The STAGE at BOXeight that we *could* have chosen to get married on. But we decided in the end, that we wanted a more intimate setting. So we went with the garden setting pictured above.

  • Choose your officiant wisely. Someone who can run a show, and ease tension if shiz hits the fan. Someone you have a connection with. Someone who knows you and your partner as a couple. Someone you trust.
  • Remember to breathe. In through your nose and out through your mouth. Big deep breaths. Meditate if you have to. Just force yourself to concentrate on your breathing, and your nerves will at the very least be put slightly to ease.
  • Don’t concentrate on trying NOT to cry during the ceremony. Just let it rip. This is a big moment in your life. And I can’t think of any big moment in my life where I didn’t shed some sort of tear.
  • Pick songs leading up to your processional that calm you.  The song I always listen to that cools my nervous groove is “Dear Prudence” by The Beatles.  Something about that song just makes me breathe easy.  Choose the song that does that for you and listen to it on an iPod, or go ahead and play it for the audience before you come out.

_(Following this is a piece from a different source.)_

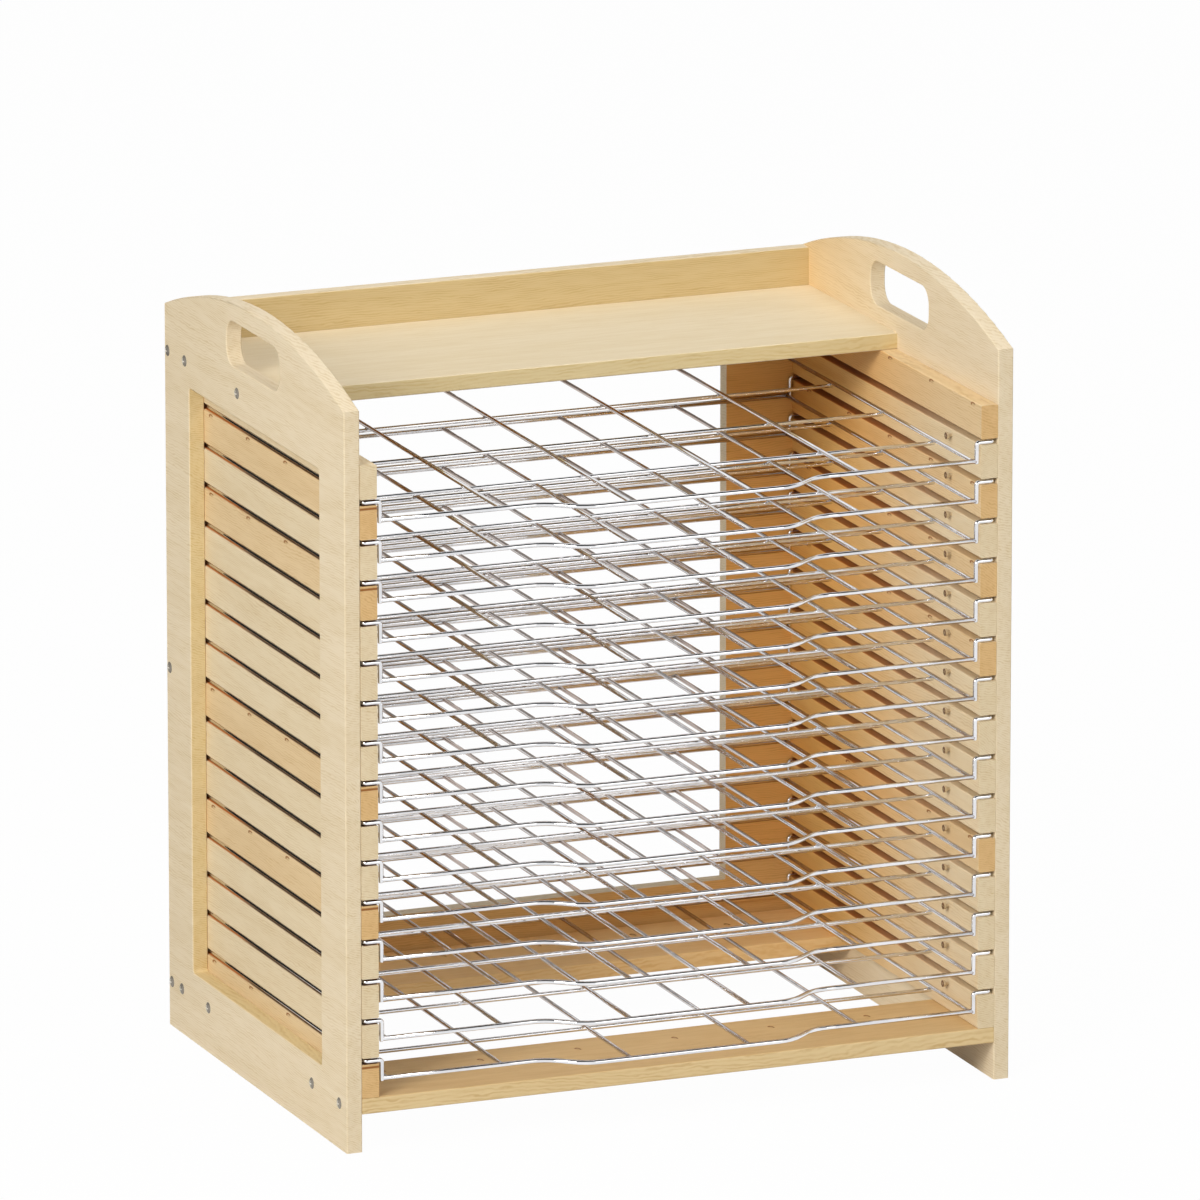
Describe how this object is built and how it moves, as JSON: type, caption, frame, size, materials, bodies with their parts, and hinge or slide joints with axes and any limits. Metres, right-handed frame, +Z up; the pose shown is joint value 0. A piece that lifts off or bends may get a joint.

Oh, and picturing everyone in the audience naked NEVER works. Sorry, Grandpa, but picturing you butt-ass naked on my wedding day would make me ralph faster than rabbits f*ck. Just sayin’.

For those about to wed… are you nervous for the ceremony? And have those nerves forced you to create a certain type of ceremony? For those who are wedded already… Were you nervous for the ceremony? What did you do to calm yourself?